**TASK STATEMENT:** All material below is to be reproduced exactly.

**DATA EXTRACT:**
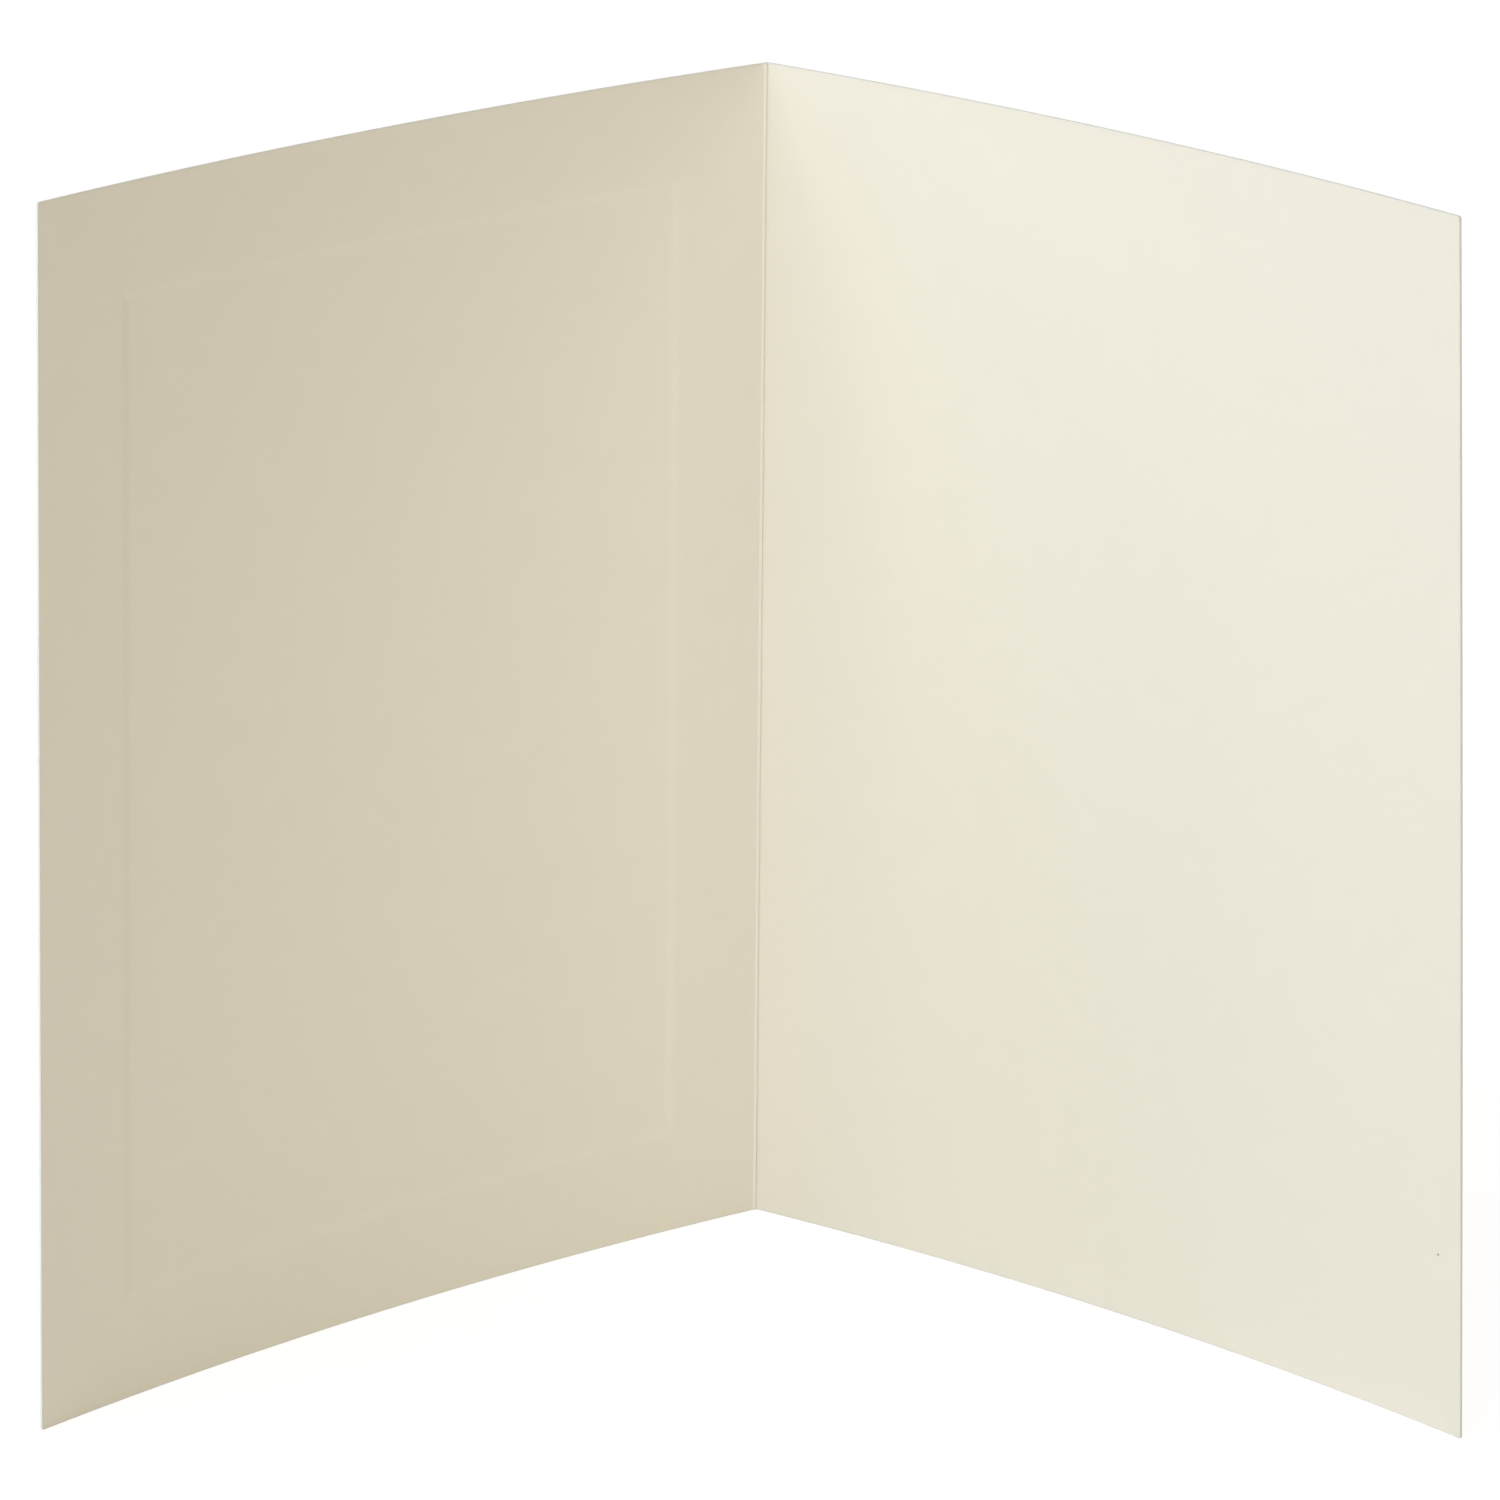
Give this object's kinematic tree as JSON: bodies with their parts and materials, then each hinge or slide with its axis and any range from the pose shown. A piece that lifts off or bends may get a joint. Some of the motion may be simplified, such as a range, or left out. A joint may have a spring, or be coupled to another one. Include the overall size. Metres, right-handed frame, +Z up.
{
  "type": "folded card",
  "caption": "Blank folded note card of heavy cream stock, standing open, with a scored fold, slightly bowed leaves and a pressed panel on the front leaf.",
  "frame": {"origin": "on the surface the card stands on, under the middle of its bounding box", "axes": "+Z up along the fold, +X from the front leaf's side to the back leaf's side, +Y towards the fold; the open side faces -Y"},
  "size_m": [0.1994, 0.0928, 0.1778],
  "materials": {
    "card_stock": "matt uncoated cream cover stock"
  },
  "bodies": {
    "root": {"folded_card": "card_stock"}
  },
  "joints": []
}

**SOLUTION TO THIS EXERCISE:**
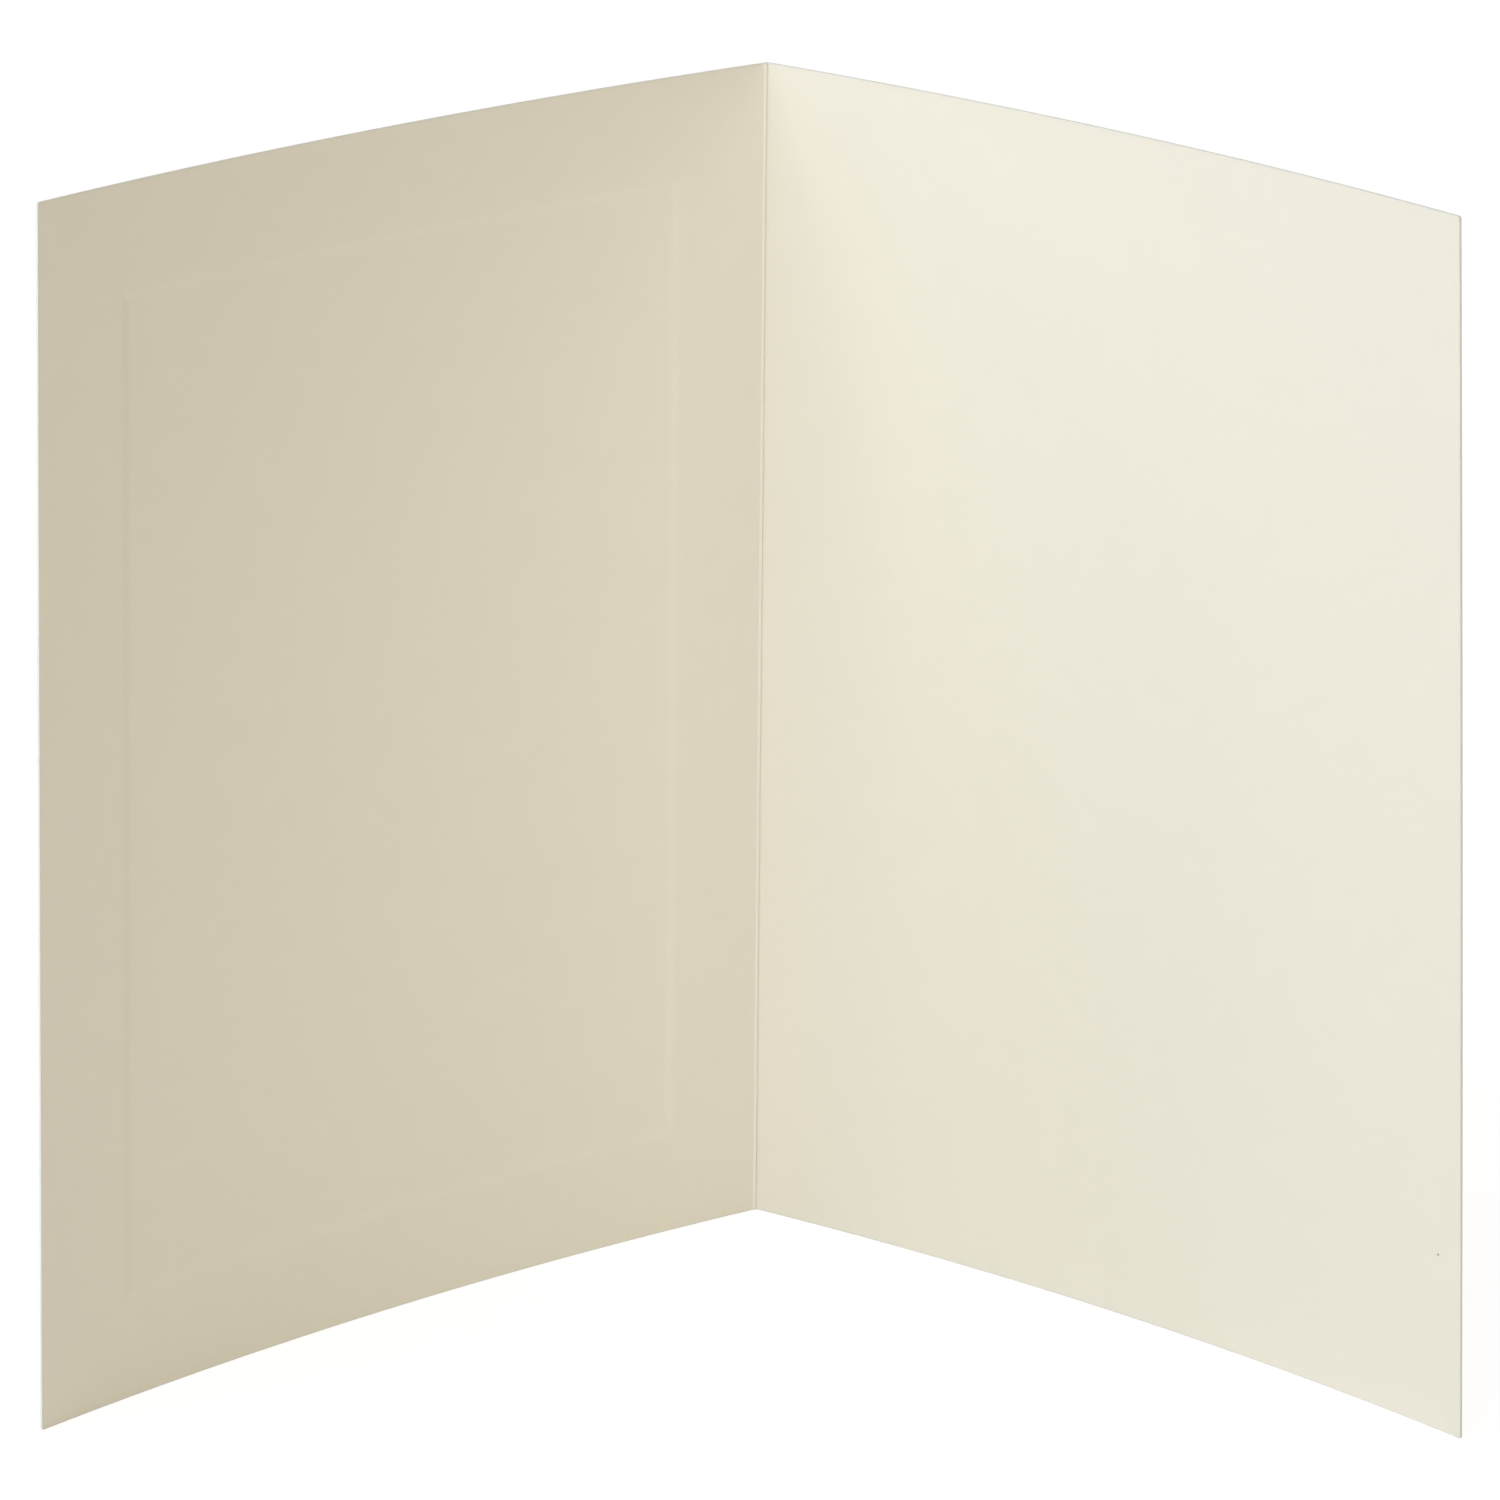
Give this object's kinematic tree as JSON: bodies with their parts and materials, then each hinge or slide with its axis and any range from the pose shown. A piece that lifts off or bends may get a joint. Some of the motion may be simplified, such as a range, or left out. A joint may have a spring, or be coupled to another one. Include the overall size. Metres, right-handed frame, +Z up.
{
  "type": "folded card",
  "caption": "Blank folded note card of heavy cream stock, standing open, with a scored fold, slightly bowed leaves and a pressed panel on the front leaf.",
  "frame": {"origin": "on the surface the card stands on, under the middle of its bounding box", "axes": "+Z up along the fold, +X from the front leaf's side to the back leaf's side, +Y towards the fold; the open side faces -Y"},
  "size_m": [0.1994, 0.0928, 0.1778],
  "materials": {
    "card_stock": "matt uncoated cream cover stock"
  },
  "bodies": {
    "root": {"folded_card": "card_stock"}
  },
  "joints": []
}